- Your goal: Would you return all of this data exactly, leaving nothing out?

- Dataset content:

- - - - -

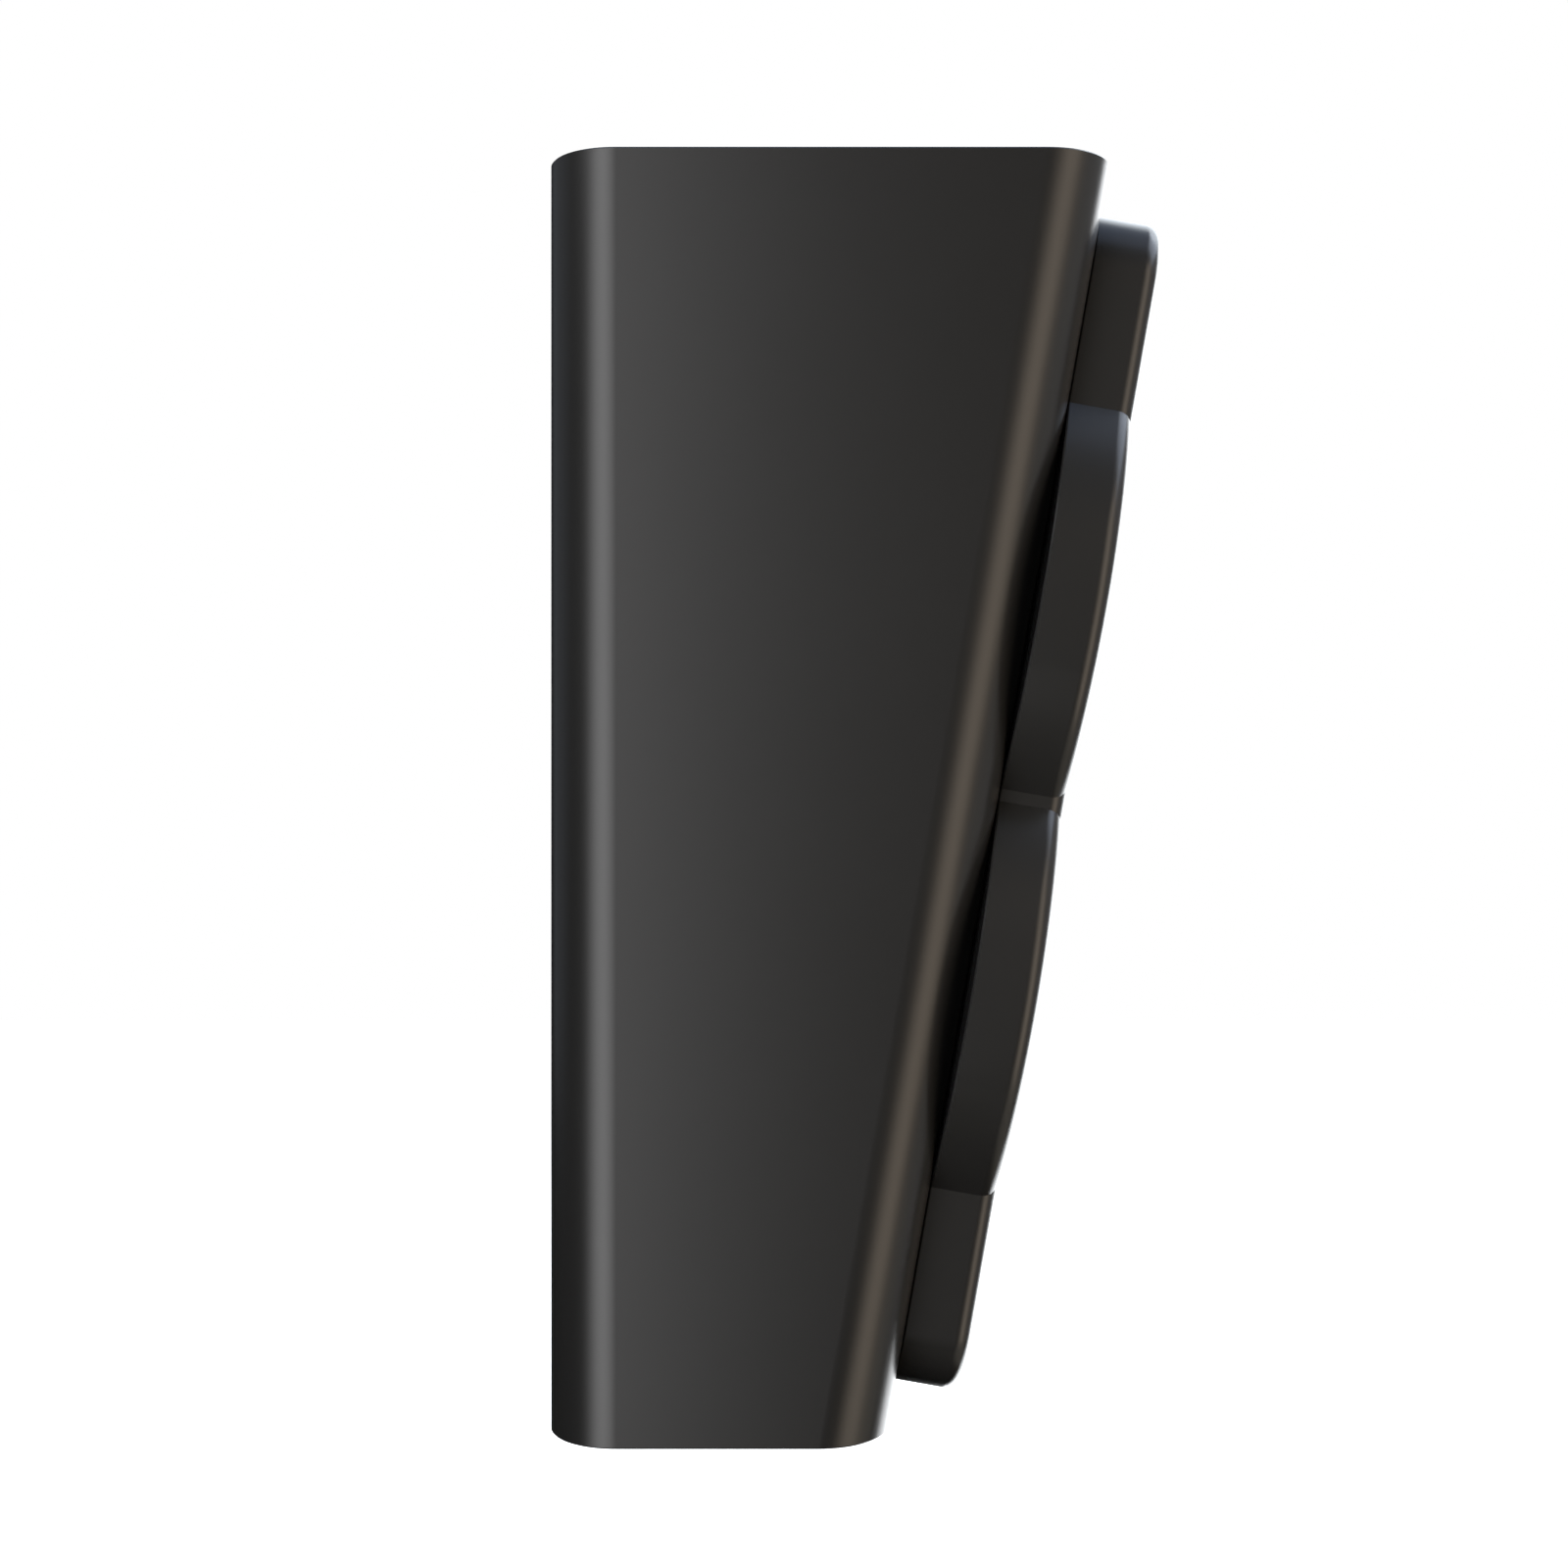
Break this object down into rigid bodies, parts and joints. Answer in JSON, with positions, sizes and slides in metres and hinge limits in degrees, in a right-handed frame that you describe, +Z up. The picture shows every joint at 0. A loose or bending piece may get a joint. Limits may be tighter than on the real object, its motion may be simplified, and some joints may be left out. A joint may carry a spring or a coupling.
{
  "type": "pedestrian traffic light",
  "caption": "Wall-mounted pedestrian signal head: a deep housing with a leaning front and a hinged door that holds a standing-figure and a walking-figure lamp.",
  "frame": {"origin": "middle of the flat back face, where it rests on a wall plate or a pole bracket", "axes": "+Z up, -Y out of the front through the lenses, +X towards the hinge side of the door"},
  "size_m": [0.3588, 0.3426, 0.7],
  "materials": {
    "housing_coat": "dark charcoal, satin",
    "door_coat": "dark charcoal, satin",
    "hinge_coat": "dark charcoal powder coat",
    "stainless_steel": "plain stainless steel",
    "zinc_steel": "zinc-plated steel",
    "seal_rubber": "matt black rubber",
    "black_plastic": "matt black plastic",
    "grey_plastic": "mid grey plastic",
    "can_plastic": "black moulded plastic",
    "mask_black": "dead matt black",
    "clear_lens": "clear polycarbonate with a faint smoke tint",
    "red_diffuser": "red translucent plastic",
    "green_diffuser": "blue-green translucent plastic",
    "circuit_board": "green solder mask"
  },
  "bodies": {
    "housing": {"housing_shell": "housing_coat", "top_cap": "housing_coat", "bottom_cap": "housing_coat", "top_cap_screw_1": "stainless_steel", "top_cap_screw_2": "stainless_steel", "top_cap_screw_3": "stainless_steel", "top_cap_screw_4": "stainless_steel", "bottom_cap_screw_1": "stainless_steel", "bottom_cap_screw_2": "stainless_steel", "bottom_cap_screw_3": "stainless_steel", "bottom_cap_screw_4": "stainless_steel", "vent_plug": "black_plastic", "mounting_plate": "zinc_steel", "cable_grommet": "seal_rubber", "din_rail": "zinc_steel", "terminal_block": "grey_plastic", "hinge_leaf_upper": "hinge_coat", "hinge_pin_upper": "stainless_steel", "hinge_screw_upper_1": "stainless_steel", "hinge_screw_upper_2": "stainless_steel", "latch_keeper_upper": "zinc_steel", "hinge_leaf_lower": "hinge_coat", "hinge_pin_lower": "stainless_steel", "hinge_screw_lower_1": "stainless_steel", "hinge_screw_lower_2": "stainless_steel", "latch_keeper_lower": "zinc_steel"},
    "door": {"door_frame": "door_coat", "door_seal": "seal_rubber", "red_lens_seal": "seal_rubber", "red_lens": "clear_lens", "red_can": "can_plastic", "red_figure_mask": "mask_black", "red_diffuser": "red_diffuser", "red_led_board": "circuit_board", "red_driver_board": "circuit_board", "red_clamp_ring": "zinc_steel", "red_ring_screw_1": "stainless_steel", "red_ring_screw_2": "stainless_steel", "red_ring_screw_3": "stainless_steel", "red_lead_gland": "grey_plastic", "green_lens_seal": "seal_rubber", "green_lens": "clear_lens", "green_can": "can_plastic", "green_figure_mask": "mask_black", "green_diffuser": "green_diffuser", "green_led_board": "circuit_board", "green_driver_board": "circuit_board", "green_clamp_ring": "zinc_steel", "green_ring_screw_1": "stainless_steel", "green_ring_screw_2": "stainless_steel", "green_ring_screw_3": "stainless_steel", "green_lead_gland": "grey_plastic"},
    "upper_latch": {"latch_screw_upper": "stainless_steel", "latch_cam_upper": "zinc_steel", "latch_nut_upper": "stainless_steel"},
    "lower_latch": {"latch_screw_lower": "stainless_steel", "latch_cam_lower": "zinc_steel", "latch_nut_lower": "stainless_steel"}
  },
  "joints": [
    {"name": "door_swing", "type": "hinge", "parent": "housing", "child": "door", "pos_m": [0.181, -0.25785, -0.00174], "axis": [0, -0.1736, 0.9848], "range_deg": [0, 110]},
    {"name": "upper_latch_turn", "type": "hinge", "parent": "door", "child": "upper_latch", "pos_m": [-0.095, -0.3125, 0.25061], "axis": [0, -0.9848, -0.1736], "range_deg": [0, 90]},
    {"name": "lower_latch_turn", "type": "hinge", "parent": "door", "child": "lower_latch", "pos_m": [-0.095, -0.2229, -0.25755], "axis": [0, 0.9848, 0.1736], "range_deg": [0, 90]}
  ]
}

- - - - -

- Written solution:
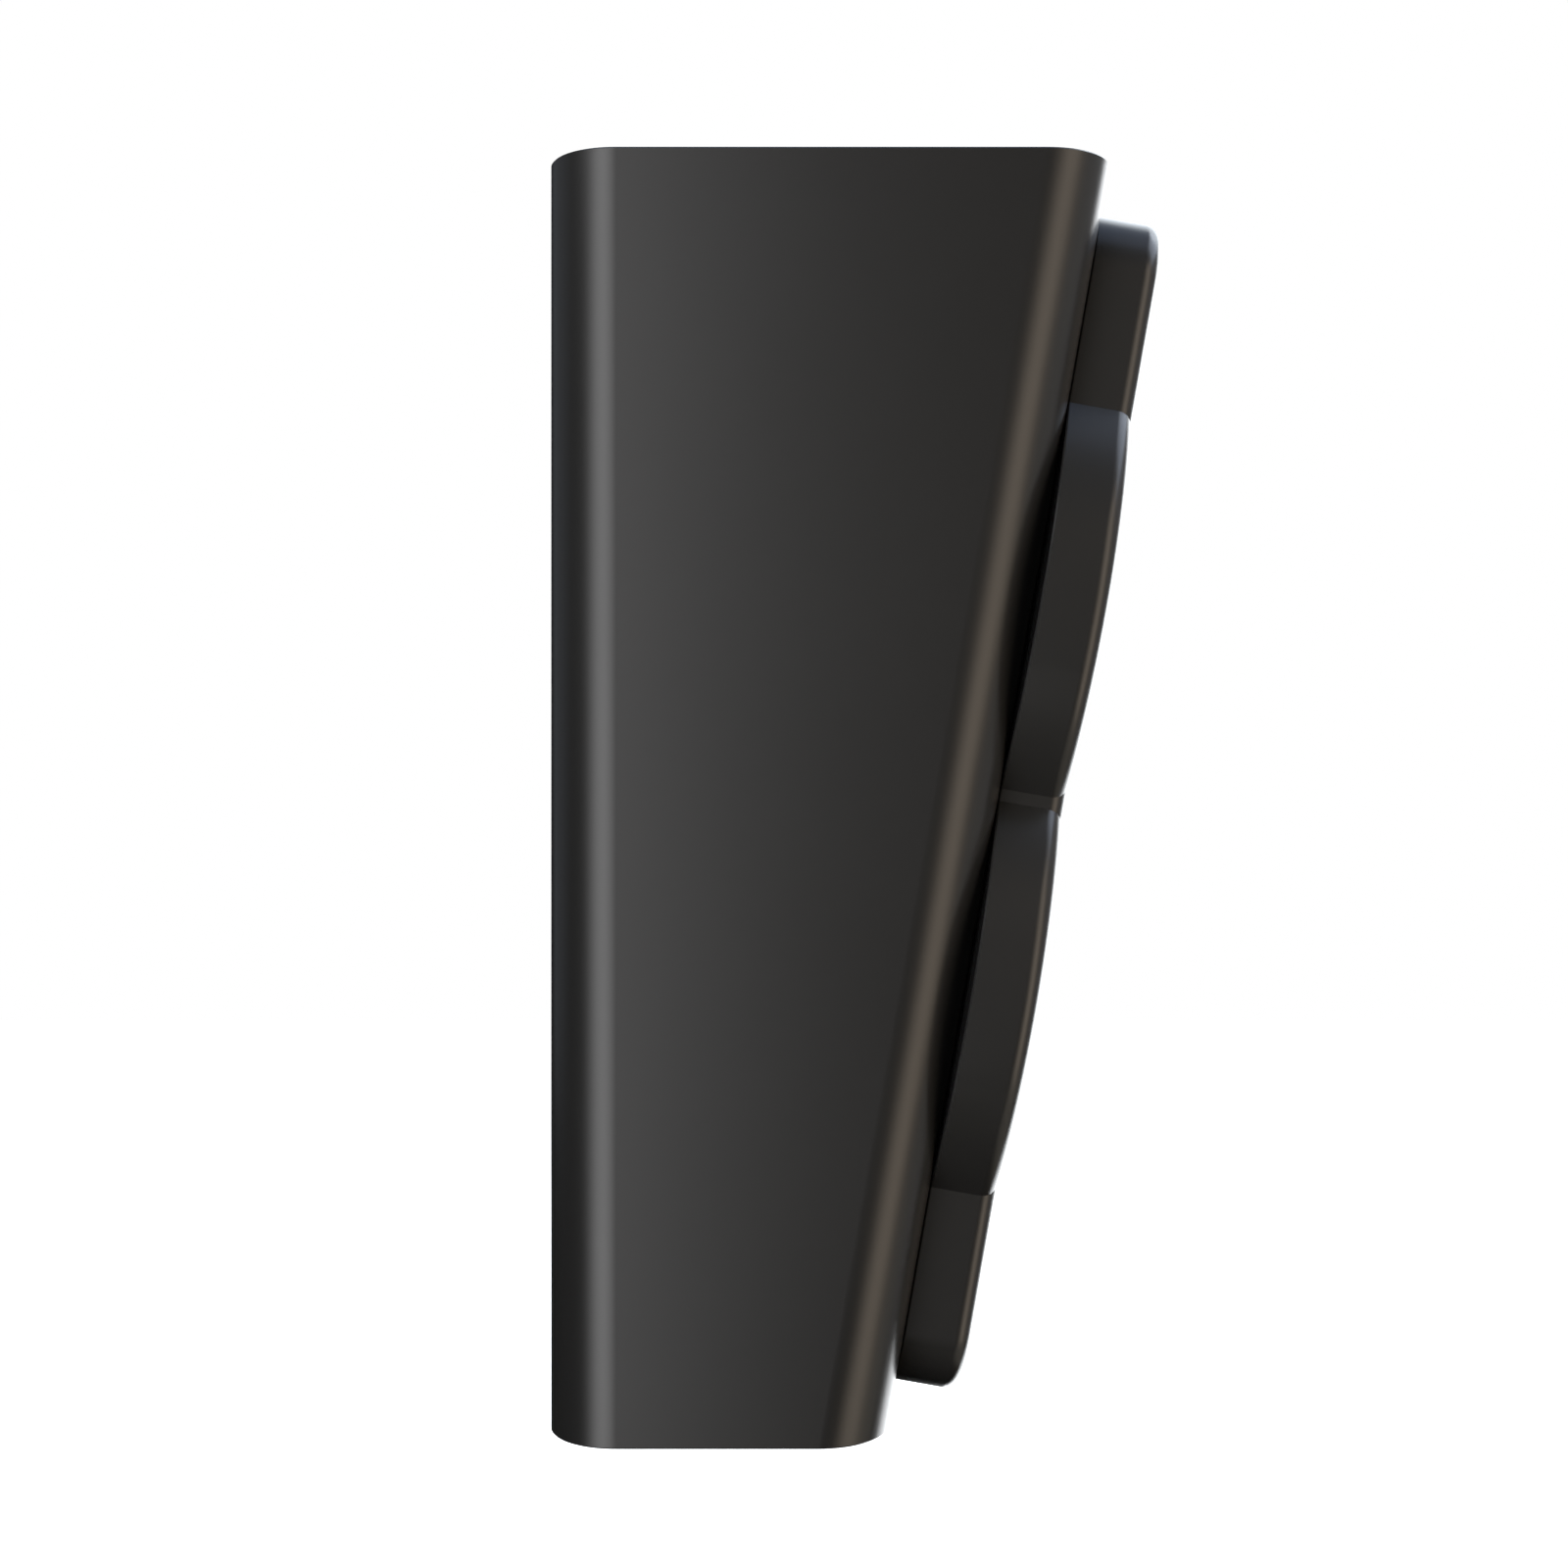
Break this object down into rigid bodies, parts and joints. Answer in JSON, with positions, sizes and slides in metres and hinge limits in degrees, in a right-handed frame that you describe, +Z up. The picture shows every joint at 0. A loose or bending piece may get a joint. Limits may be tighter than on the real object, its motion may be simplified, and some joints may be left out. A joint may carry a spring or a coupling.
{
  "type": "pedestrian traffic light",
  "caption": "Wall-mounted pedestrian signal head: a deep housing with a leaning front and a hinged door that holds a standing-figure and a walking-figure lamp.",
  "frame": {"origin": "middle of the flat back face, where it rests on a wall plate or a pole bracket", "axes": "+Z up, -Y out of the front through the lenses, +X towards the hinge side of the door"},
  "size_m": [0.3588, 0.3426, 0.7],
  "materials": {
    "housing_coat": "dark charcoal, satin",
    "door_coat": "dark charcoal, satin",
    "hinge_coat": "dark charcoal powder coat",
    "stainless_steel": "plain stainless steel",
    "zinc_steel": "zinc-plated steel",
    "seal_rubber": "matt black rubber",
    "black_plastic": "matt black plastic",
    "grey_plastic": "mid grey plastic",
    "can_plastic": "black moulded plastic",
    "mask_black": "dead matt black",
    "clear_lens": "clear polycarbonate with a faint smoke tint",
    "red_diffuser": "red translucent plastic",
    "green_diffuser": "blue-green translucent plastic",
    "circuit_board": "green solder mask"
  },
  "bodies": {
    "housing": {"housing_shell": "housing_coat", "top_cap": "housing_coat", "bottom_cap": "housing_coat", "top_cap_screw_1": "stainless_steel", "top_cap_screw_2": "stainless_steel", "top_cap_screw_3": "stainless_steel", "top_cap_screw_4": "stainless_steel", "bottom_cap_screw_1": "stainless_steel", "bottom_cap_screw_2": "stainless_steel", "bottom_cap_screw_3": "stainless_steel", "bottom_cap_screw_4": "stainless_steel", "vent_plug": "black_plastic", "mounting_plate": "zinc_steel", "cable_grommet": "seal_rubber", "din_rail": "zinc_steel", "terminal_block": "grey_plastic", "hinge_leaf_upper": "hinge_coat", "hinge_pin_upper": "stainless_steel", "hinge_screw_upper_1": "stainless_steel", "hinge_screw_upper_2": "stainless_steel", "latch_keeper_upper": "zinc_steel", "hinge_leaf_lower": "hinge_coat", "hinge_pin_lower": "stainless_steel", "hinge_screw_lower_1": "stainless_steel", "hinge_screw_lower_2": "stainless_steel", "latch_keeper_lower": "zinc_steel"},
    "door": {"door_frame": "door_coat", "door_seal": "seal_rubber", "red_lens_seal": "seal_rubber", "red_lens": "clear_lens", "red_can": "can_plastic", "red_figure_mask": "mask_black", "red_diffuser": "red_diffuser", "red_led_board": "circuit_board", "red_driver_board": "circuit_board", "red_clamp_ring": "zinc_steel", "red_ring_screw_1": "stainless_steel", "red_ring_screw_2": "stainless_steel", "red_ring_screw_3": "stainless_steel", "red_lead_gland": "grey_plastic", "green_lens_seal": "seal_rubber", "green_lens": "clear_lens", "green_can": "can_plastic", "green_figure_mask": "mask_black", "green_diffuser": "green_diffuser", "green_led_board": "circuit_board", "green_driver_board": "circuit_board", "green_clamp_ring": "zinc_steel", "green_ring_screw_1": "stainless_steel", "green_ring_screw_2": "stainless_steel", "green_ring_screw_3": "stainless_steel", "green_lead_gland": "grey_plastic"},
    "upper_latch": {"latch_screw_upper": "stainless_steel", "latch_cam_upper": "zinc_steel", "latch_nut_upper": "stainless_steel"},
    "lower_latch": {"latch_screw_lower": "stainless_steel", "latch_cam_lower": "zinc_steel", "latch_nut_lower": "stainless_steel"}
  },
  "joints": [
    {"name": "door_swing", "type": "hinge", "parent": "housing", "child": "door", "pos_m": [0.181, -0.25785, -0.00174], "axis": [0, -0.1736, 0.9848], "range_deg": [0, 110]},
    {"name": "upper_latch_turn", "type": "hinge", "parent": "door", "child": "upper_latch", "pos_m": [-0.095, -0.3125, 0.25061], "axis": [0, -0.9848, -0.1736], "range_deg": [0, 90]},
    {"name": "lower_latch_turn", "type": "hinge", "parent": "door", "child": "lower_latch", "pos_m": [-0.095, -0.2229, -0.25755], "axis": [0, 0.9848, 0.1736], "range_deg": [0, 90]}
  ]
}